>> Begin Supplied material

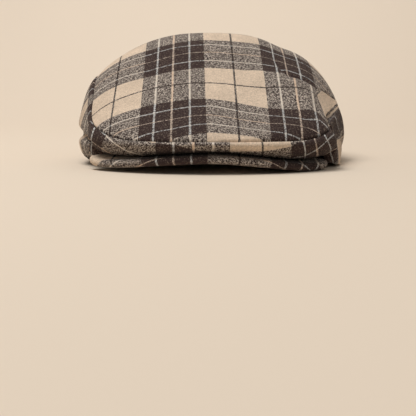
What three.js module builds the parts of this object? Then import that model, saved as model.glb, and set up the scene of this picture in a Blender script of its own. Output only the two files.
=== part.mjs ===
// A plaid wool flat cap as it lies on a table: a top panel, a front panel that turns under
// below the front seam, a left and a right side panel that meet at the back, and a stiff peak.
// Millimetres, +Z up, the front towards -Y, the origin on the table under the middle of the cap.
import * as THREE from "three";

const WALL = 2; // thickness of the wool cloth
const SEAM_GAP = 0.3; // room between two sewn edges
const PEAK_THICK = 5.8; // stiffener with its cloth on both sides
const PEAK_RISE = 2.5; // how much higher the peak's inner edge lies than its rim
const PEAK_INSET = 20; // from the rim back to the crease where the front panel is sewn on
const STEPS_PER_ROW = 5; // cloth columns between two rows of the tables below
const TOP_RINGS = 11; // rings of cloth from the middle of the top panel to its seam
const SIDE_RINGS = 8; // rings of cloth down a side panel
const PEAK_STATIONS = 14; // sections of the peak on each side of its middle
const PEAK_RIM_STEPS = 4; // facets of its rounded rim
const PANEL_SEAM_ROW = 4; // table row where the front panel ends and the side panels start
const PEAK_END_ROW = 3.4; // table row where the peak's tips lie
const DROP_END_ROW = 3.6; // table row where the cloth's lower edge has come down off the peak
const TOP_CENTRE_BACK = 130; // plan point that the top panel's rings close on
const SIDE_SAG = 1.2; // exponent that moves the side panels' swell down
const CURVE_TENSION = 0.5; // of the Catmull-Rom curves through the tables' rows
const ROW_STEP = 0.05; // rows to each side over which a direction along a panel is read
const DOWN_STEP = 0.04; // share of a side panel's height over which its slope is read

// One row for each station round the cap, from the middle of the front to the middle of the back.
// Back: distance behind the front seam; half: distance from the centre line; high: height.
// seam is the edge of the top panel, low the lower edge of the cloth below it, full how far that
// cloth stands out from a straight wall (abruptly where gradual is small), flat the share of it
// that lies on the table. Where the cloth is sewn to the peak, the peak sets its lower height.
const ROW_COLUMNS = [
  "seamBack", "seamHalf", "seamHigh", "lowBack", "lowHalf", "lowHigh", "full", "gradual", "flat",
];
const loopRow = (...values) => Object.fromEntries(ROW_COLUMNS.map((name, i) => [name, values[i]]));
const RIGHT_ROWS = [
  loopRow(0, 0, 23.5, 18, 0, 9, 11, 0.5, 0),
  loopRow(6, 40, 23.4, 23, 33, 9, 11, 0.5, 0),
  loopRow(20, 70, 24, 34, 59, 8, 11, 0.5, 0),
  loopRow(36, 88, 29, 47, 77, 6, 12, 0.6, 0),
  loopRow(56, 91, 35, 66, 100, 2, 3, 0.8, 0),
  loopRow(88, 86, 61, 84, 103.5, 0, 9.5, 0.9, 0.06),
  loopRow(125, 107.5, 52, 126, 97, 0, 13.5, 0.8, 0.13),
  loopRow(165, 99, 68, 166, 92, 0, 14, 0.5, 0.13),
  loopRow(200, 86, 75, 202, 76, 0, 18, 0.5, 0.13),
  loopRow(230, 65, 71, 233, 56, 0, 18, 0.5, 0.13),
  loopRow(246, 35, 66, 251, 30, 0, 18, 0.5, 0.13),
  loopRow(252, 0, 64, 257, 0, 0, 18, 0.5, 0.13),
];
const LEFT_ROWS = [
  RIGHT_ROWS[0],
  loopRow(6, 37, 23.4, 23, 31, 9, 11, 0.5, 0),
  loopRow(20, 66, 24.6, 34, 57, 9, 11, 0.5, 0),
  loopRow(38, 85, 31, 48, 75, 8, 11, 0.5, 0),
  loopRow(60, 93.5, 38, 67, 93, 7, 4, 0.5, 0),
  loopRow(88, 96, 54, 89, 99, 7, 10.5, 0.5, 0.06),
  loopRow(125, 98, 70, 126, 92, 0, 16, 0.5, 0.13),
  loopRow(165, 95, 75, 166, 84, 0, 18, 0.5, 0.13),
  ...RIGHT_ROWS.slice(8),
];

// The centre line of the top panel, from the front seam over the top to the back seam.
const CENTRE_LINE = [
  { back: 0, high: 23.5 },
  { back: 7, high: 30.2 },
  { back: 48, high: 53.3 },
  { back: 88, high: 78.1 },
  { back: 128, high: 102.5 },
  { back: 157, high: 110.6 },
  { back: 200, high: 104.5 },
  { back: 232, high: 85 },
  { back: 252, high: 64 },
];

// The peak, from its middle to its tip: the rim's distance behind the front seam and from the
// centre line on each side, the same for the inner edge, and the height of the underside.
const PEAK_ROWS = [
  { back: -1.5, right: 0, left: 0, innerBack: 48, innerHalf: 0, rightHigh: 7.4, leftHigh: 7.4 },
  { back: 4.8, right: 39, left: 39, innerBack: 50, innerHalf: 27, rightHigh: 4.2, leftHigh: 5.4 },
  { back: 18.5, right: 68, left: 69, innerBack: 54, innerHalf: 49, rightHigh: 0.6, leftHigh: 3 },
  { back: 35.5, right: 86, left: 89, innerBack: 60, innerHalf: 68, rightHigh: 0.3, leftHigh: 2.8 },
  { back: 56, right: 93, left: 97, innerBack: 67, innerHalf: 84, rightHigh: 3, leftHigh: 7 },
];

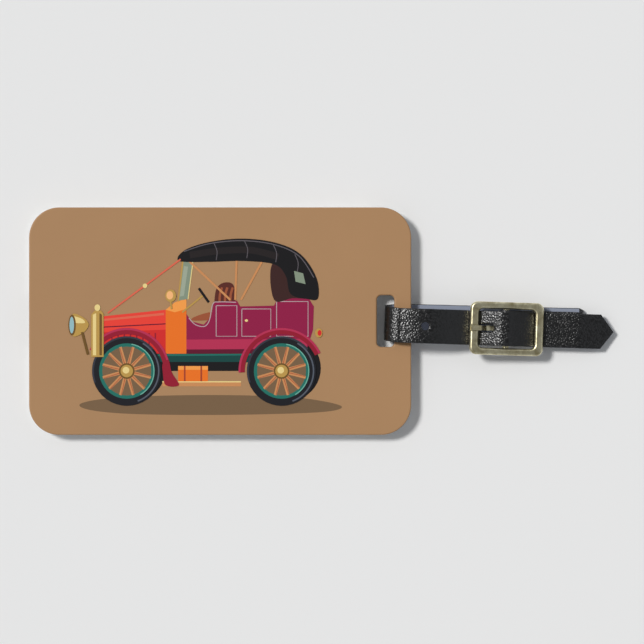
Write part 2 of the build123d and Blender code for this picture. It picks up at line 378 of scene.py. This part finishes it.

>> End Supplied material

The problem: Return what is listed above, exactly and completely.

Task answer:
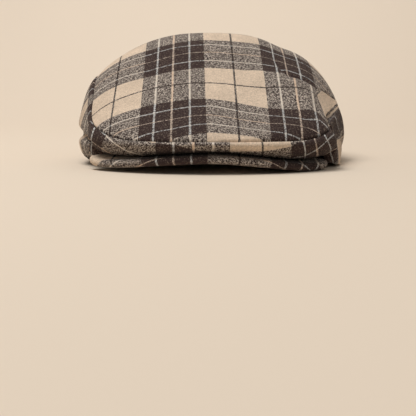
What three.js module builds the parts of this object? Then import that model, saved as model.glb, and set up the scene of this picture in a Blender script of its own. Output only the two files.
=== part.mjs ===
// A plaid wool flat cap as it lies on a table: a top panel, a front panel that turns under
// below the front seam, a left and a right side panel that meet at the back, and a stiff peak.
// Millimetres, +Z up, the front towards -Y, the origin on the table under the middle of the cap.
import * as THREE from "three";

const WALL = 2; // thickness of the wool cloth
const SEAM_GAP = 0.3; // room between two sewn edges
const PEAK_THICK = 5.8; // stiffener with its cloth on both sides
const PEAK_RISE = 2.5; // how much higher the peak's inner edge lies than its rim
const PEAK_INSET = 20; // from the rim back to the crease where the front panel is sewn on
const STEPS_PER_ROW = 5; // cloth columns between two rows of the tables below
const TOP_RINGS = 11; // rings of cloth from the middle of the top panel to its seam
const SIDE_RINGS = 8; // rings of cloth down a side panel
const PEAK_STATIONS = 14; // sections of the peak on each side of its middle
const PEAK_RIM_STEPS = 4; // facets of its rounded rim
const PANEL_SEAM_ROW = 4; // table row where the front panel ends and the side panels start
const PEAK_END_ROW = 3.4; // table row where the peak's tips lie
const DROP_END_ROW = 3.6; // table row where the cloth's lower edge has come down off the peak
const TOP_CENTRE_BACK = 130; // plan point that the top panel's rings close on
const SIDE_SAG = 1.2; // exponent that moves the side panels' swell down
const CURVE_TENSION = 0.5; // of the Catmull-Rom curves through the tables' rows
const ROW_STEP = 0.05; // rows to each side over which a direction along a panel is read
const DOWN_STEP = 0.04; // share of a side panel's height over which its slope is read

// One row for each station round the cap, from the middle of the front to the middle of the back.
// Back: distance behind the front seam; half: distance from the centre line; high: height.
// seam is the edge of the top panel, low the lower edge of the cloth below it, full how far that
// cloth stands out from a straight wall (abruptly where gradual is small), flat the share of it
// that lies on the table. Where the cloth is sewn to the peak, the peak sets its lower height.
const ROW_COLUMNS = [
  "seamBack", "seamHalf", "seamHigh", "lowBack", "lowHalf", "lowHigh", "full", "gradual", "flat",
];
const loopRow = (...values) => Object.fromEntries(ROW_COLUMNS.map((name, i) => [name, values[i]]));
const RIGHT_ROWS = [
  loopRow(0, 0, 23.5, 18, 0, 9, 11, 0.5, 0),
  loopRow(6, 40, 23.4, 23, 33, 9, 11, 0.5, 0),
  loopRow(20, 70, 24, 34, 59, 8, 11, 0.5, 0),
  loopRow(36, 88, 29, 47, 77, 6, 12, 0.6, 0),
  loopRow(56, 91, 35, 66, 100, 2, 3, 0.8, 0),
  loopRow(88, 86, 61, 84, 103.5, 0, 9.5, 0.9, 0.06),
  loopRow(125, 107.5, 52, 126, 97, 0, 13.5, 0.8, 0.13),
  loopRow(165, 99, 68, 166, 92, 0, 14, 0.5, 0.13),
  loopRow(200, 86, 75, 202, 76, 0, 18, 0.5, 0.13),
  loopRow(230, 65, 71, 233, 56, 0, 18, 0.5, 0.13),
  loopRow(246, 35, 66, 251, 30, 0, 18, 0.5, 0.13),
  loopRow(252, 0, 64, 257, 0, 0, 18, 0.5, 0.13),
];
const LEFT_ROWS = [
  RIGHT_ROWS[0],
  loopRow(6, 37, 23.4, 23, 31, 9, 11, 0.5, 0),
  loopRow(20, 66, 24.6, 34, 57, 9, 11, 0.5, 0),
  loopRow(38, 85, 31, 48, 75, 8, 11, 0.5, 0),
  loopRow(60, 93.5, 38, 67, 93, 7, 4, 0.5, 0),
  loopRow(88, 96, 54, 89, 99, 7, 10.5, 0.5, 0.06),
  loopRow(125, 98, 70, 126, 92, 0, 16, 0.5, 0.13),
  loopRow(165, 95, 75, 166, 84, 0, 18, 0.5, 0.13),
  ...RIGHT_ROWS.slice(8),
];

// The centre line of the top panel, from the front seam over the top to the back seam.
const CENTRE_LINE = [
  { back: 0, high: 23.5 },
  { back: 7, high: 30.2 },
  { back: 48, high: 53.3 },
  { back: 88, high: 78.1 },
  { back: 128, high: 102.5 },
  { back: 157, high: 110.6 },
  { back: 200, high: 104.5 },
  { back: 232, high: 85 },
  { back: 252, high: 64 },
];

// The peak, from its middle to its tip: the rim's distance behind the front seam and from the
// centre line on each side, the same for the inner edge, and the height of the underside.
const PEAK_ROWS = [
  { back: -1.5, right: 0, left: 0, innerBack: 48, innerHalf: 0, rightHigh: 7.4, leftHigh: 7.4 },
  { back: 4.8, right: 39, left: 39, innerBack: 50, innerHalf: 27, rightHigh: 4.2, leftHigh: 5.4 },
  { back: 18.5, right: 68, left: 69, innerBack: 54, innerHalf: 49, rightHigh: 0.6, leftHigh: 3 },
  { back: 35.5, right: 86, left: 89, innerBack: 60, innerHalf: 68, rightHigh: 0.3, leftHigh: 2.8 },
  { back: 56, right: 93, left: 97, innerBack: 67, innerHalf: 84, rightHigh: 3, leftHigh: 7 },
];

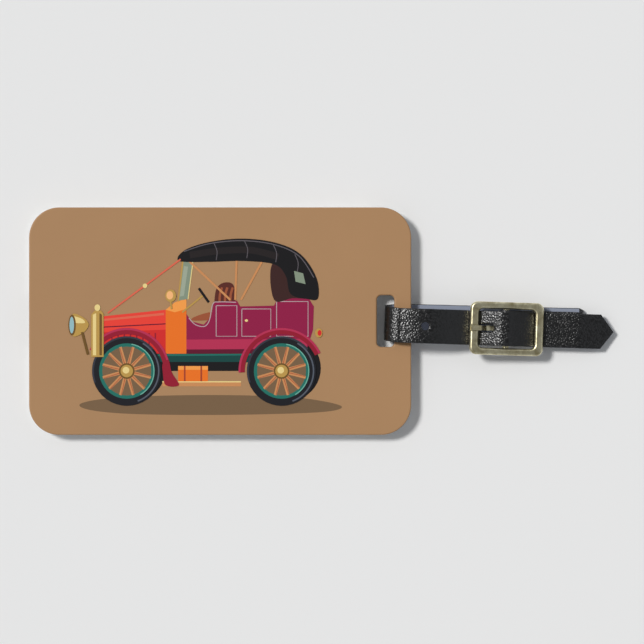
Write part 2 of the build123d and Blender code for this picture. It picks up at line 378 of scene.py. This part finishes it.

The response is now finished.